Paul Ashwin hat ein Manifest zur Hochschullehre bzw. Hochschulbildung geschrieben: Das handliche kleine Buch trägt den Titel „Transforming University Education: A Manifesto“ und ist 2020 bei Bloomsbury Academic erschienen. Im Kern geht es Ashwin um den Beitrag der Universität zur „Transformation“ von Individuum und Gesellschaft.

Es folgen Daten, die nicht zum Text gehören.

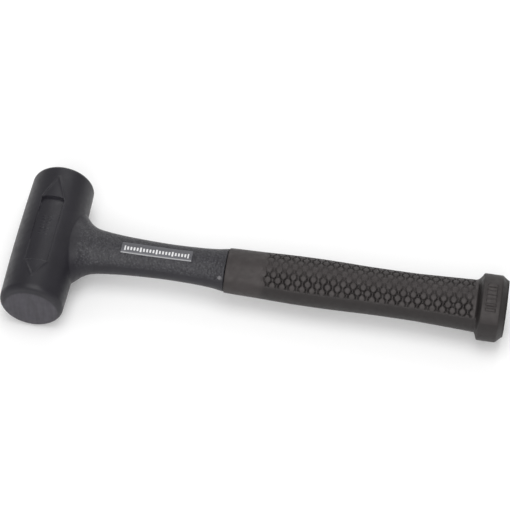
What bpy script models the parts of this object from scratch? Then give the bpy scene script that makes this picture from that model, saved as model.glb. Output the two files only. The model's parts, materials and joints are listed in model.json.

Für Ashwin ist es eine Fehlentwicklung, dass die Gründe für den Ausbau des Hochschulsystems und die Inklusion möglichst Vieler in die Hochschulbildung vor allem ökonomisch begründet werden (etwa mit wirtschaftlichem Erfolg, Aufstiegschancen, höheren Gehältern). Beschäftigung dürfe nicht den primären Zweck der Universität bilden, und Prestige und Reputation dürften nicht zum Maßstab der Beurteilung der Qualität von Hochschulbildung sein. Darüber hinaus wendet sich Ashwin gegen die zunehmende Entwicklung, das Augenmerk vor allem auf generische Fertigkeiten zu richten und wissenschaftliche Inhalte in gewisser Weise beliebig werden zu lassen (dazu habe ich erst kürzlich hier etwas geschrieben).
Auch zum Lehren und Studierenden gibt es laut Ashwin eine ganze Reihe von Fehlannahmen – darunter ganz bekannte und ein paar weniger oft diskutierte. Die Erörterung dieser Fehlannahmen, so meine Einschätzung, läuft auch auf eine Kritik aktueller Maßnahmen zur Verbesserung der Lehre hinaus:
- Hohe Lehrqualität sei – insgesamt betrachtet – vor allem ein kollektives, weniger ein individuelles Unterfangen, weshalb Lehrpreise in die Irre laufen können. Insbesondere Curricula bedürften eines gemeinsamen Aushandlungsprozesses.
- Es gibt nicht den einen guten Weg zur Lehre, sondern viele, weshalb sogenannte Best Practices mitunter problematisch seien, denn: Diejenigen, die als Pioniere in der Lehre erfolgreich sind, versuchen, ein Problem zu lösen, und das sei entscheidender als eine angeblich gute Methode zu kopieren.
- Die eine perfekte Lehrmethode sei ohnehin unsinnig und fixiere Lehrende auf Methodenfragen, obschon es am Ende vor allem darauf ankomme, dass Lehrende (und Studierende) den Zweck ihrer Interaktion verstehen und nutzen.
Immer wieder kehrt Aswhin in seinem Manifest zum Zweck der Hochschulbildung zurück und betont, wie wichtig es ist, dass Leitungen, Lehrende und Studierenden diesen Zweck reflektieren. Ein tiefes Verständnis von der „Sache“, die es zu lehren und zu erlernen gilt, ist für Ashwin ebenso unerlässlich wie ein Verständnis vom Wissen der Studierenden, mit dem sie in Veranstaltungen und Studienabschnitte gehen. Kohärenz ist ein häufig verwendeter Begriff für die Gestaltung von Lehre; Erfahrung wiederum ist ein oft genanntes Stichwort für das Studium: Lehre müsse es ermöglichen, dass Studierenden Erfahrungen machen – und zwar mit Wissenschaft bzw. wissenschaftlichem Wissen. Vielfältige Varianten des Begriffs „transformation“, so meine persönliche Folgerung, nutzt Ashwin für eine letztlich bildungstheoretische Erörterung des Zwecks der Universität, und ich meine, so einiges, was da steht, umschreibt das, was wir im Deutschen unter das Dach „Bildung durch Wissenschaft“ stellen.